Generative AI models don’t emerge from nothing. They are trained on our collective knowledge, behaviours, patterns, creativity, and failures. When we interact with them, we are engaging with a reflection of humanity at scale.

Every conversation with AI is a glimpse into what we’ve chosen to value, document, and digitize. It’s trained on our questions, our art, our code, and our culture.

It learns from us. Then it shows us what we’ve taught it.

Knowing the Tool Means Knowing Ourselves

There’s a moment in FAISAL HOQUE new book, Transcend (which I highly recommend), where he describes AI as a “technological philosopher’s stone.” Not because it grants magic, but because it gives us access to distilled knowledge – and demands we think about how we use it.

This isn’t just about prompt engineering. It’s about purpose.

If we don’t understand what we’re aiming for, all this capability becomes a distraction.

AI reveals how often we mistake efficiency for insight. Volume for value. Motion for meaning.

AI Forces the Human Question

What’s the purpose of our work? Why do we create? What are we really trying to solve? Who do we want to become?

These are the questions that should drive our use of AI – not just what it can do, but why we’re doing it. Because when AI becomes part of how we think, make decisions, and build, it’s not just enhancing output – it’s shaping culture.

And culture without reflection becomes reactive. AI challenges us to pause and consider: What are we actually building toward? What kind of world do we want these systems to help create?

Clarity of purpose isn’t optional anymore. It’s the guardrail.

The Mirror Can Be Uncomfortable

AI isn’t neutral. It reflects our flaws, our biases, and our blind spots. That makes it uncomfortable. But maybe that’s the point.

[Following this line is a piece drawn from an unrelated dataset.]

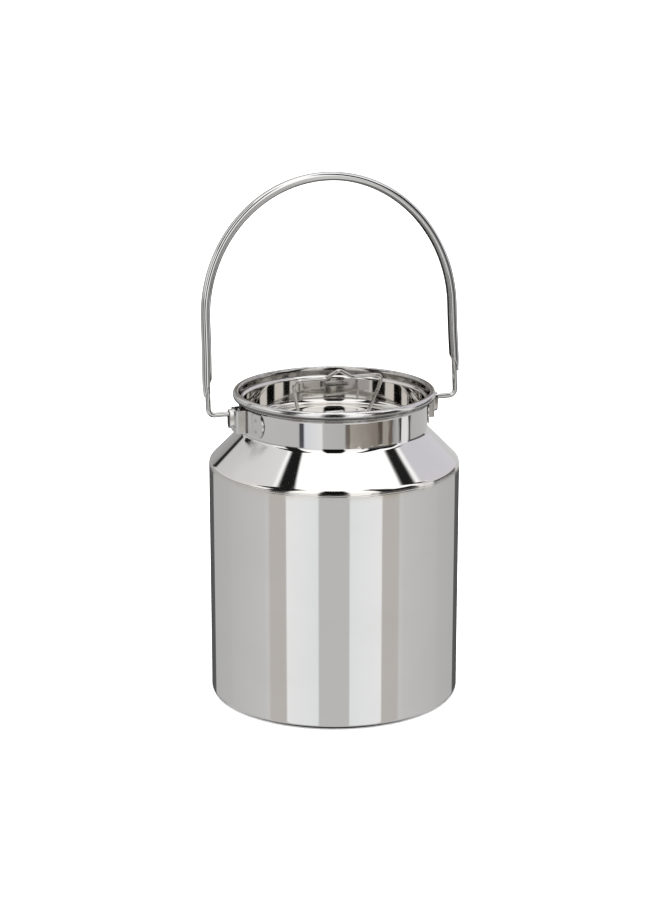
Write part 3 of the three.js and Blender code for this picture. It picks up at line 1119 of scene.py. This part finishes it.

It’s confronting to see our own systems echoed back at us with perfect clarity. We’re not used to facing that kind of feedback loop – especially not at scale. It’s easier to dismiss AI as cold or robotic than to admit it’s holding up a reflection we need to reckon with.

Bias in, bias out. That’s not just a tech problem. It’s a human one.

This reflection gives us a choice: ignore it or learn from it.

Because this isn’t just about how smart the machine is. It’s about how honest we’re willing to be – with ourselves.

Humanity, Upgraded

The more we work with AI, the more human skills matter. Not just creativity and curiosity, but emotional intelligence, empathy, and critical thinking.

Because AI can answer. But only humans can ask with intention.

So let’s not just build smarter tools. Let’s use them to become better people.

Let AI do more than extend our capabilities. Let it deepen our awareness.